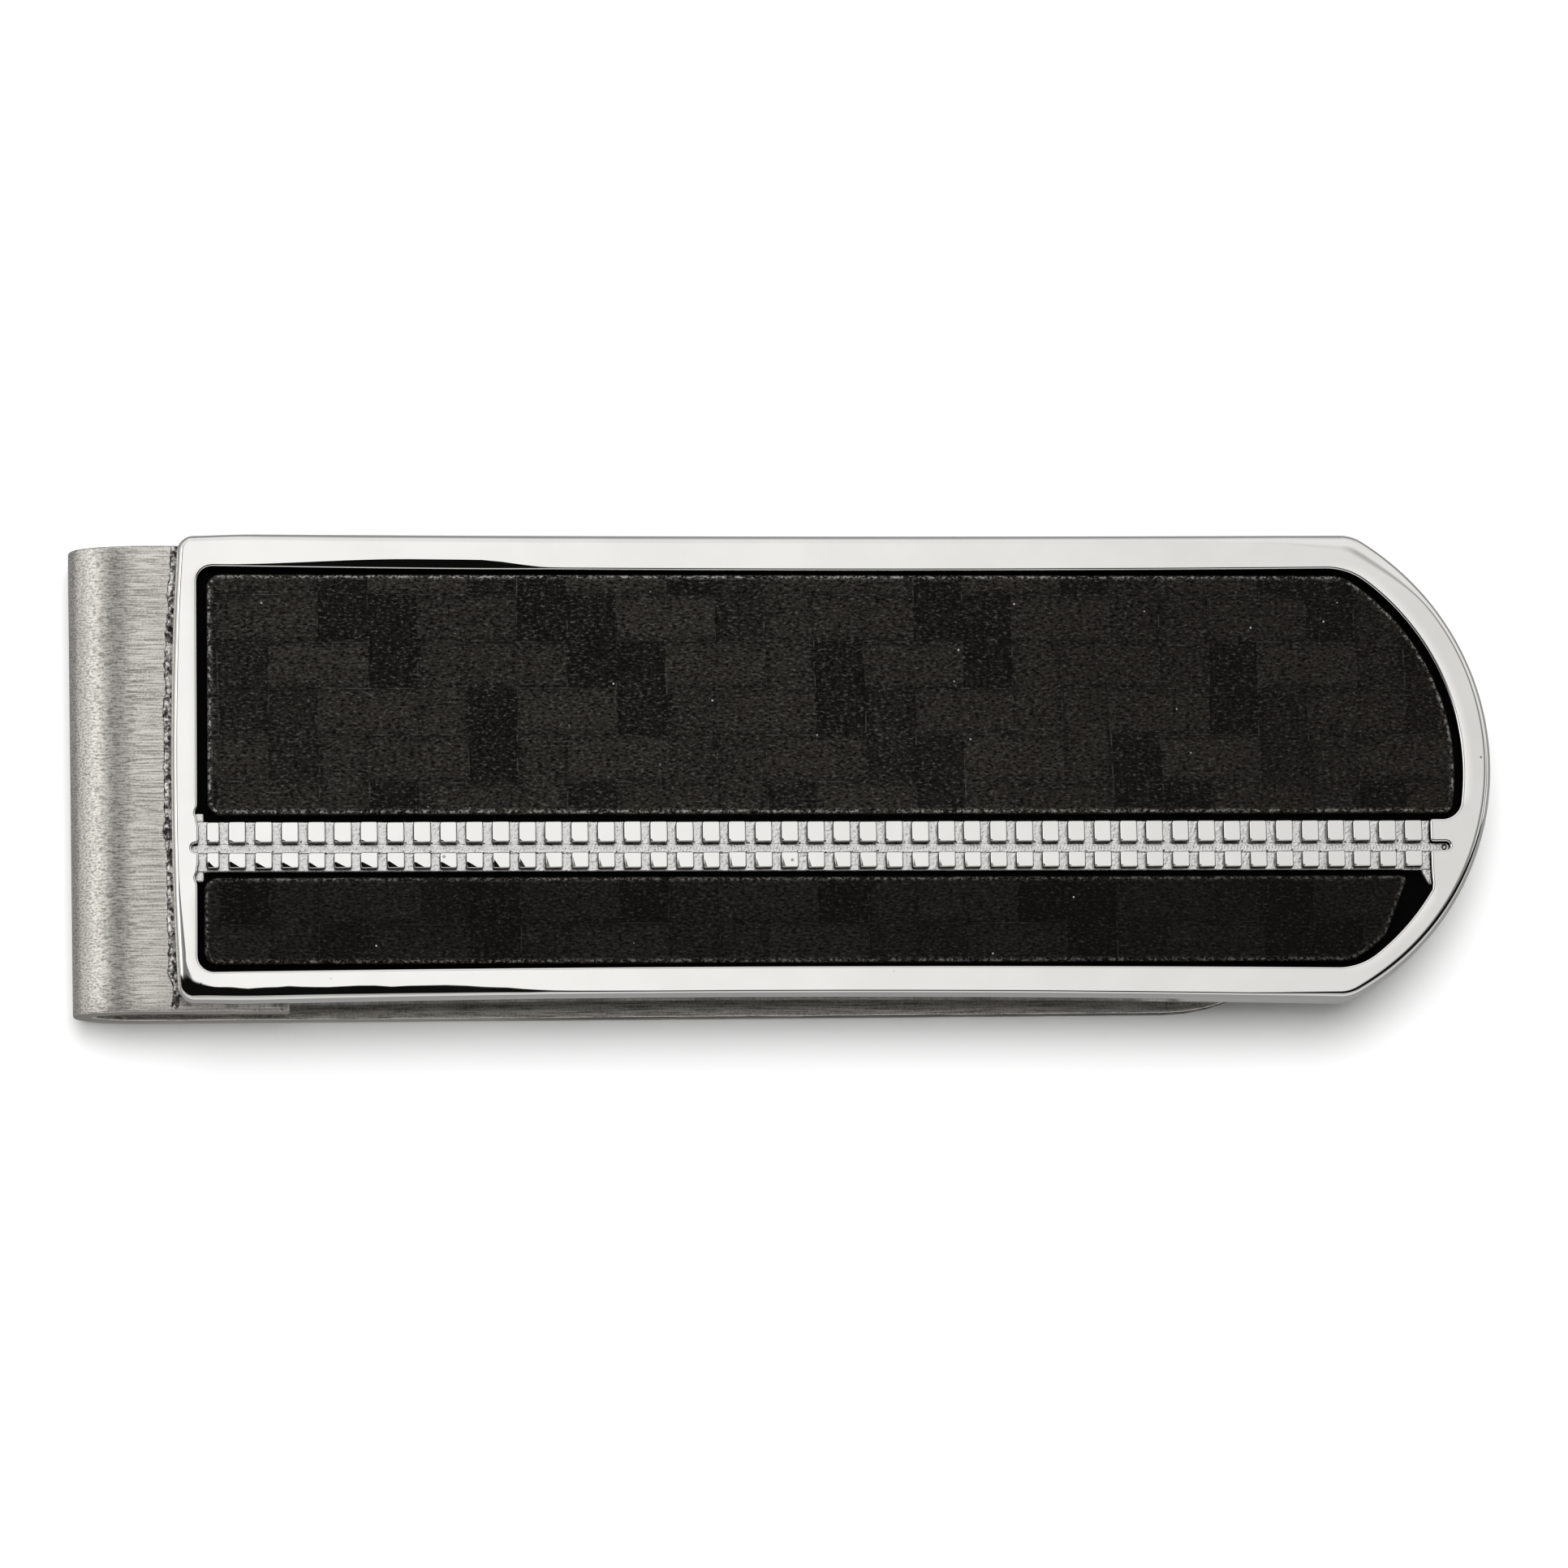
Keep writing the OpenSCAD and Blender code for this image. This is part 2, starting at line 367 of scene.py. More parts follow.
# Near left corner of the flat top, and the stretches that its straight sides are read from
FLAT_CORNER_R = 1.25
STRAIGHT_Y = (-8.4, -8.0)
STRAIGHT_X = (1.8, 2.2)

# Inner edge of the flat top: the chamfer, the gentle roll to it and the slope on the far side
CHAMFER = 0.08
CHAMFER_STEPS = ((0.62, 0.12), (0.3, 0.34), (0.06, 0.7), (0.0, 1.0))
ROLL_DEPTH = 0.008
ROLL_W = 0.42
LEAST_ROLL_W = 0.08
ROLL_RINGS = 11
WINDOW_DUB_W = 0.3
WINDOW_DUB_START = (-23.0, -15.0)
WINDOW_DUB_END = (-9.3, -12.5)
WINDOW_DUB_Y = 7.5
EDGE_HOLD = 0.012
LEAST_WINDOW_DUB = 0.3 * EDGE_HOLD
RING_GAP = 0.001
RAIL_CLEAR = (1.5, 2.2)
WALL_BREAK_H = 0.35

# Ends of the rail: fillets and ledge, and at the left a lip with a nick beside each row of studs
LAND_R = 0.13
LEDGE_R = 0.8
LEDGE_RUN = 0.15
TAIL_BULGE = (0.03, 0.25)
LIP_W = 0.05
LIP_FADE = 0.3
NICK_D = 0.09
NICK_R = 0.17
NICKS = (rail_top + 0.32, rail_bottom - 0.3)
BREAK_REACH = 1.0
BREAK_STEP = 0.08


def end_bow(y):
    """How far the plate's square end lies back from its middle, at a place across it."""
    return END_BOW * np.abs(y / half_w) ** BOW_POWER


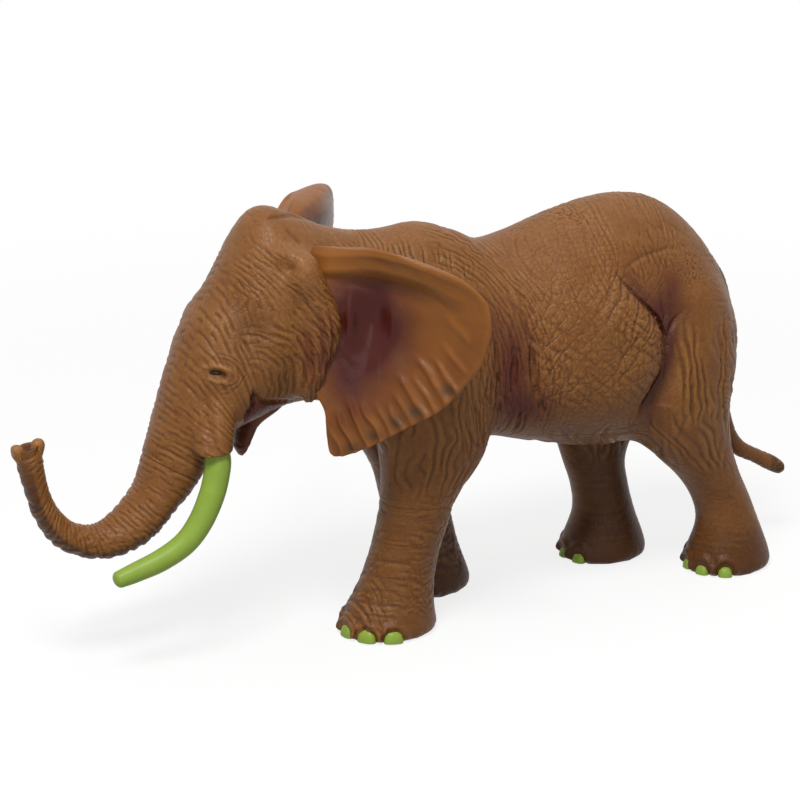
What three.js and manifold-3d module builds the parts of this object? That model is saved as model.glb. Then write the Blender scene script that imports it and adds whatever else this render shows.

________________________

PROBLEM TO WORK ON: Beginning at the first line above, repeat exactly until the line containing "BREAK_STEP = 0.08", which is included.

SOLUTION TO THE EXERCISE:
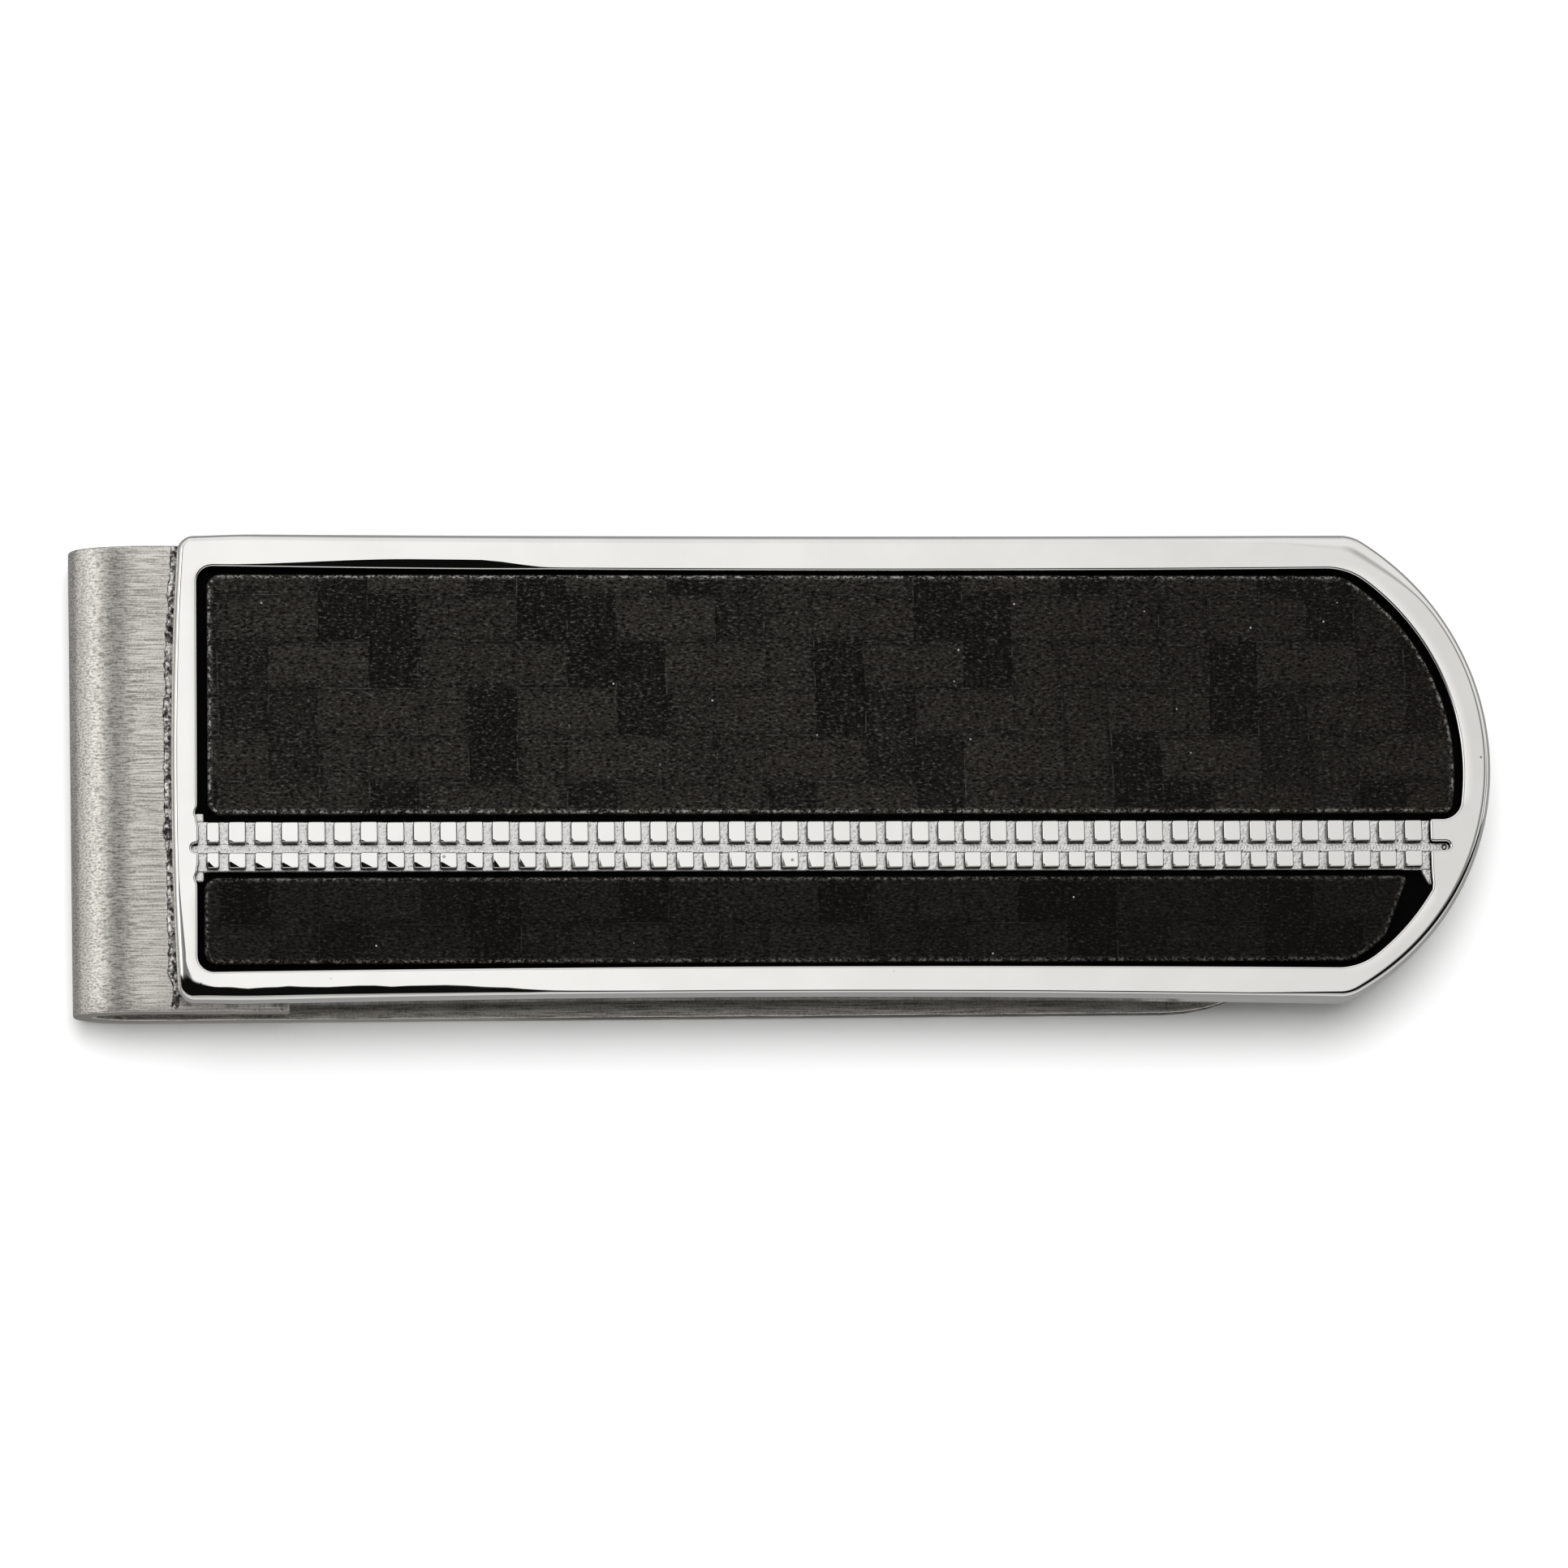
Keep writing the OpenSCAD and Blender code for this image. This is part 2, starting at line 367 of scene.py. More parts follow.
# Near left corner of the flat top, and the stretches that its straight sides are read from
FLAT_CORNER_R = 1.25
STRAIGHT_Y = (-8.4, -8.0)
STRAIGHT_X = (1.8, 2.2)

# Inner edge of the flat top: the chamfer, the gentle roll to it and the slope on the far side
CHAMFER = 0.08
CHAMFER_STEPS = ((0.62, 0.12), (0.3, 0.34), (0.06, 0.7), (0.0, 1.0))
ROLL_DEPTH = 0.008
ROLL_W = 0.42
LEAST_ROLL_W = 0.08
ROLL_RINGS = 11
WINDOW_DUB_W = 0.3
WINDOW_DUB_START = (-23.0, -15.0)
WINDOW_DUB_END = (-9.3, -12.5)
WINDOW_DUB_Y = 7.5
EDGE_HOLD = 0.012
LEAST_WINDOW_DUB = 0.3 * EDGE_HOLD
RING_GAP = 0.001
RAIL_CLEAR = (1.5, 2.2)
WALL_BREAK_H = 0.35

# Ends of the rail: fillets and ledge, and at the left a lip with a nick beside each row of studs
LAND_R = 0.13
LEDGE_R = 0.8
LEDGE_RUN = 0.15
TAIL_BULGE = (0.03, 0.25)
LIP_W = 0.05
LIP_FADE = 0.3
NICK_D = 0.09
NICK_R = 0.17
NICKS = (rail_top + 0.32, rail_bottom - 0.3)
BREAK_REACH = 1.0
BREAK_STEP = 0.08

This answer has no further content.